On The Dick Van Dyke Show, Moore played a dancer (like herself) who gave up her career to get married and raise a child; this choice was never questioned on the show, and probably most of the people making it thought of it as the obvious choice. When she did her own show, Moore was aware that times had changed and wanted to do a show that would be of the moment, but not so challenging as to alienate people. She and the producers thought about making her a divorcee, but CBS worried that people would think she’d divorced Dick Van Dyke. So she became a 30-year-old single woman who had just broken up with her longtime boyfriend (the pilot hints, as much as it could in a more heavily self-censored period of TV, that she’d been living with him) and moved to take a new job in a new city.

Nobody really meant for this premise to be revolutionary; there were periodic attempts to give Mary a man in her life, but nobody was ever any good. But the result was that it was a series that spent seven years following a single working woman in her thirties, who works hard at her job, gets a raise and a promotion, and does not feel like she’s a failure because she’s not married and has no children. The character also developed as Moore became more comfortable merging her TV persona with her own personality. At the beginning of the series, she was trying to act and look like she did in the ’60s. As time went on, Mary Richards became an ambitious, talented, sometimes overly serious person who was open to the same praise and criticism that Moore sometimes got as a woman producer. The fact that she was comfortable acting her age, and not pretending to be Laura Petrie forever, may have been as inspiring as the premise of the series.

MORE: Anne Kingston on what Mary Tyler Moore meant to women

Actress Mary Tyler Moore arrives for the taping of "Betty White's 90th Birthday: A Tribute to America's Golden Girl" in Los Angeles January 8, 2012. (Sam Mircovich/Reuters)
Actress Mary Tyler Moore arrives for the taping of “Betty White’s 90th Birthday: A Tribute to America’s Golden Girl” in Los Angeles January 8, 2012. (Sam Mircovich/Reuters)

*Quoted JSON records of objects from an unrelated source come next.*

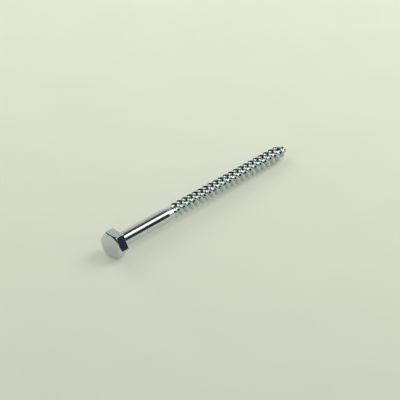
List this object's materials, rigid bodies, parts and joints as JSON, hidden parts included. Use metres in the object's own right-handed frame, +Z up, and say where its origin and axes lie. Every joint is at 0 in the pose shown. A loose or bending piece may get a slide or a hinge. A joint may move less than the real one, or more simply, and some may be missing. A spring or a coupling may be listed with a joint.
{
  "type": "lag screw",
  "caption": "Hex-head lag screw with a plain shank, a coarse wood thread and a threaded point, lying at rest.",
  "frame": {"origin": "on the screw's axis, in the plane of the face under the head", "axes": "+Z is up from the ground the screw lies on, +X runs from the head to the tip, level with the ground; the screw's own axis dips from +X to the tip by 1.4 degrees, because the head is larger than the thread"},
  "size_m": [0.1568, 0.019, 0.0165],
  "materials": {
    "zinc_plated_steel": "bright zinc plating, smooth, with a faint blue-green cast"
  },
  "bodies": {
    "root": {"lag_screw": "zinc_plated_steel"}
  },
  "joints": []
}
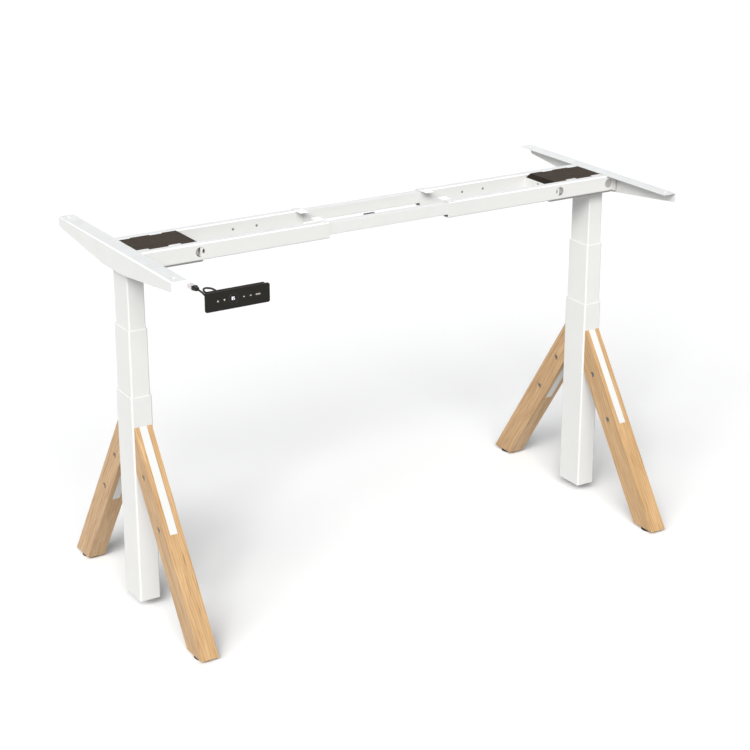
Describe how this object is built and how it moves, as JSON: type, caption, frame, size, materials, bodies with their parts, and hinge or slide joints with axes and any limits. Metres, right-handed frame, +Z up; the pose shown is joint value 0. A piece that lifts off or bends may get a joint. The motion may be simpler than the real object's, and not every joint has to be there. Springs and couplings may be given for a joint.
{
  "type": "height adjustable standing desk",
  "caption": "Height adjustable desk frame: telescoping motor columns on slanted oak struts, joined by extending steel rails, with side brackets and a wired push-button handset.",
  "frame": {"origin": "on the floor, midway between the two column axes", "axes": "+Z up, +X along the desk to the right, +Y to the rear; the handset hangs at the front left"},
  "size_m": [1.312, 0.7278, 0.852],
  "materials": {
    "white_powder_coat": "fine satin powder coat, white",
    "oiled_oak": "solid oak, matt oiled, straight grain along the strut",
    "zinc_steel": "zinc plated",
    "spindle_steel": "rolled and greased",
    "bright_steel": "bright plated",
    "glide_black": "matt black",
    "white_plastic": "moulded white",
    "motor_black": "satin black",
    "cast_alloy": "as cast",
    "cover_brown": "moulded, very dark brown",
    "clip_black": "moulded black",
    "handset_shell": "fine textured black",
    "handset_panel": "smooth black",
    "key_black": "smooth black with a white symbol",
    "cord_jacket": "satin black jacket",
    "boot_black": "moulded matt black",
    "clear_plastic": "clear"
  },
  "bodies": {
    "left_base": {"left_outer_tube": "white_powder_coat", "left_spindle_post": "zinc_steel", "left_front_strut": "oiled_oak", "left_rear_strut": "oiled_oak", "left_strut_brackets": "white_powder_coat", "left_strut_hardware": "bright_steel", "left_lower_guide": "white_plastic"},
    "left_front_foot": {"left_front_glide": "glide_black"},
    "left_rear_foot": {"left_rear_glide": "glide_black"},
    "left_middle": {"left_middle_tube": "white_powder_coat", "left_spindle_carrier": "zinc_steel", "left_upper_guide": "white_plastic"},
    "left_drive_screw": {"left_drive_spindle": "spindle_steel"},
    "left_hollow_screw": {"left_hollow_spindle": "spindle_steel"},
    "left_frame": {"left_inner_tube": "white_powder_coat", "left_motor_tray": "white_powder_coat", "left_motor": "motor_black", "left_gearbox": "cast_alloy", "left_motor_cover": "cover_brown", "left_rail_bolts": "bright_steel", "left_front_rail": "white_powder_coat", "left_rear_rail": "white_powder_coat", "left_side_bracket": "white_powder_coat", "left_rail_end_caps": "white_plastic", "handset_case": "handset_shell", "handset_face": "handset_panel", "handset_cord": "cord_jacket", "cord_boot": "boot_black", "cord_plug": "clear_plastic"},
    "inner_rails": {"inner_rails": "white_powder_coat", "cable_clip": "clip_black"},
    "right_base": {"right_outer_tube": "white_powder_coat", "right_spindle_post": "zinc_steel", "right_front_strut": "oiled_oak", "right_rear_strut": "oiled_oak", "right_strut_brackets": "white_powder_coat", "right_strut_hardware": "bright_steel", "right_lower_guide": "white_plastic"},
    "right_front_foot": {"right_front_glide": "glide_black"},
    "right_rear_foot": {"right_rear_glide": "glide_black"},
    "right_middle": {"right_middle_tube": "white_powder_coat", "right_spindle_carrier": "zinc_steel", "right_upper_guide": "white_plastic"},
    "right_drive_screw": {"right_drive_spindle": "spindle_steel"},
    "right_hollow_screw": {"right_hollow_spindle": "spindle_steel"},
    "right_frame": {"right_inner_tube": "white_powder_coat", "right_motor_tray": "white_powder_coat", "right_motor": "motor_black", "right_gearbox": "cast_alloy", "right_motor_cover": "cover_brown", "right_rail_bolts": "bright_steel", "right_front_rail": "white_powder_coat", "right_rear_rail": "white_powder_coat", "right_side_bracket": "white_powder_coat", "right_rail_end_caps": "white_plastic"},
    "key_up": {"key_up": "key_black"},
    "key_down": {"key_down": "key_black"},
    "key_one": {"key_one": "key_black"},
    "key_two": {"key_two": "key_black"},
    "key_lock": {"key_lock": "key_black"}
  },
  "joints": [
    {"name": "column_lift", "type": "slide", "parent": "left_base", "child": "left_middle", "axis": [0, 0, 1], "range_m": [-0.124, 0.175]},
    {"name": "left_top_lift", "type": "slide", "parent": "left_middle", "child": "left_frame", "axis": [0, 0, 1], "range_m": [-0.124, 0.175]},
    {"name": "left_rail_slide", "type": "slide", "parent": "left_frame", "child": "inner_rails", "axis": [1, 0, 0], "range_m": [-0.1, 0.2]},
    {"name": "right_rail_slide", "type": "slide", "parent": "inner_rails", "child": "right_frame", "axis": [1, 0, 0], "range_m": [-0.1, 0.2]},
    {"name": "right_top_lift", "type": "slide", "parent": "right_frame", "child": "right_middle", "axis": [0, 0, -1], "range_m": [-0.124, 0.175]},
    {"name": "right_column_lift", "type": "slide", "parent": "right_middle", "child": "right_base", "axis": [0, 0, -1], "range_m": [-0.124, 0.175]},
    {"name": "left_drive_spin", "type": "hinge", "parent": "left_frame", "child": "left_drive_screw", "pos_m": [-0.6195, 0, 0.6], "axis": [0, 0, 1], "range_deg": [-8940, 12610]},
    {"name": "left_hollow_spin", "type": "hinge", "parent": "left_middle", "child": "left_hollow_screw", "pos_m": [-0.6195, 0, 0.4], "axis": [0, 0, 1], "range_deg": [-4470, 6305]},
    {"name": "left_front_levelling", "type": "slide", "parent": "left_base", "child": "left_front_foot", "axis": [0, 0, 1], "range_m": [-0.012, 0]},
    {"name": "left_rear_levelling", "type": "slide", "parent": "left_base", "child": "left_rear_foot", "axis": [0, 0, 1], "range_m": [-0.012, 0]},
    {"name": "right_drive_spin", "type": "hinge", "parent": "right_frame", "child": "right_drive_screw", "pos_m": [0.6195, 0, 0.6], "axis": [0, 0, 1], "range_deg": [-8940, 12610]},
    {"name": "right_hollow_spin", "type": "hinge", "parent": "right_middle", "child": "right_hollow_screw", "pos_m": [0.6195, 0, 0.4], "axis": [0, 0, 1], "range_deg": [-4470, 6305]},
    {"name": "right_front_levelling", "type": "slide", "parent": "right_base", "child": "right_front_foot", "axis": [0, 0, 1], "range_m": [-0.012, 0]},
    {"name": "right_rear_levelling", "type": "slide", "parent": "right_base", "child": "right_rear_foot", "axis": [0, 0, 1], "range_m": [-0.012, 0]},
    {"name": "key_up_press", "type": "slide", "parent": "left_frame", "child": "key_up", "axis": [0, 1, 0], "range_m": [0, 0.0008], "stiffness_N_per_m": 1000, "springref_m": -0.0006},
    {"name": "key_down_press", "type": "slide", "parent": "left_frame", "child": "key_down", "axis": [0, 1, 0], "range_m": [0, 0.0008], "stiffness_N_per_m": 1000, "springref_m": -0.0006},
    {"name": "key_one_press", "type": "slide", "parent": "left_frame", "child": "key_one", "axis": [0, 1, 0], "range_m": [0, 0.0008], "stiffness_N_per_m": 1000, "springref_m": -0.0006},
    {"name": "key_two_press", "type": "slide", "parent": "left_frame", "child": "key_two", "axis": [0, 1, 0], "range_m": [0, 0.0008], "stiffness_N_per_m": 1000, "springref_m": -0.0006},
    {"name": "key_lock_press", "type": "slide", "parent": "left_frame", "child": "key_lock", "axis": [0, 1, 0], "range_m": [0, 0.0008], "stiffness_N_per_m": 1000, "springref_m": -0.0006}
  ],
  "couplings": [
    {"joint": "left_top_lift", "follows": "column_lift", "ratio": 1},
    {"joint": "right_top_lift", "follows": "column_lift", "ratio": 1},
    {"joint": "right_column_lift", "follows": "column_lift", "ratio": 1},
    {"joint": "left_drive_spin", "follows": "column_lift", "rad_per_m": 1256.6},
    {"joint": "left_hollow_spin", "follows": "column_lift", "rad_per_m": 628.32},
    {"joint": "right_drive_spin", "follows": "column_lift", "rad_per_m": 1256.6},
    {"joint": "right_hollow_spin", "follows": "column_lift", "rad_per_m": 628.32}
  ]
}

The most famous episode of her show, a season 6 episode called “Chuckles Bites the Dust,” was a great example of how the writers learned to write for her persona and her talents. Like many sitcom episodes of the era, this was written “backwards,” starting with an idea for a funny climactic comedy scene: Mary is at a funeral where the circumstances of the death start to strike her as funny, and she can’t stop herself from laughing. The scene is a showcase for what Moore can do with her face and voice (stifled laughing, sincere but funny crying). But the episode is also about Mary Richards as a person: serious, smart, sometimes forbiddingly perfect, but only because she doesn’t feel comfortable letting her feelings show in public the way her mostly male colleagues do.

After her show went off the air, she made one bad career decision: a variety show that bombed, in spite of a talented young cast that included David Letterman and Michael Keaton. But in 1980 she came back strongly by shifting into drama, getting an Oscar nomination for Ordinary People and a Tony award for Whose Life is it Anyway? (a play where the lead character was successfully changed from a man to a woman so she could play it). The momentum of her career may never have fully recovered after the tragedy of that same year, when her only son, Richard, accidentally shot himself while playing with a loaded shotgun. Her attempts to return to comedy mostly did not work out, particularly a 1985 sitcom on CBS, which was an unhappy experience for both herself and the creators. Like many TV stars, she eventually reached the point where people wouldn’t accept her doing something completely new, but didn’t want her to do the same old things either.

But when she was able to develop her TV persona, and make us follow where it took her, she was one of the best TV sitcom actors of all time, with that special ability that only the best TV stars have: the ability to make us think of her as an intimate friend, even though we don’t actually know her. And she excelled at the odd, stylized art of sitcom acting, of being unrealistic enough to work in such an artificial form, but realistic enough to seem like people we know in real life.

One of her best performances is near the end of a fifth-season episode called “The Shame of the Cities,” where Mary and Lou put together a documentary on a boringly honest politician. Most of the episode hasn’t been about Mary (like many TV stars, she was smart enough not to demand she be the focus of every episode, and to let the rest of the cast be as good as she was), but the closing scene is a long drunk scene where Mary comes to grips with the fact that she’s in a business where only bad news is popular. She plays the whole scene with the solemn dignity of a drunk who thinks she’s obviously not drunk, and that no one could possibly think she was; her delivery of lines that aren’t funny on paper, like “let me just say this to you then…” get big laughs, including the familiar guffaw of the co-creator, James L. Brooks. As she proved in 1980, there’s more to her talent than just being able to get a laugh out of a sitcom audience. But few have ever been as good at it as she was, ever since she discovered that talent in 1961.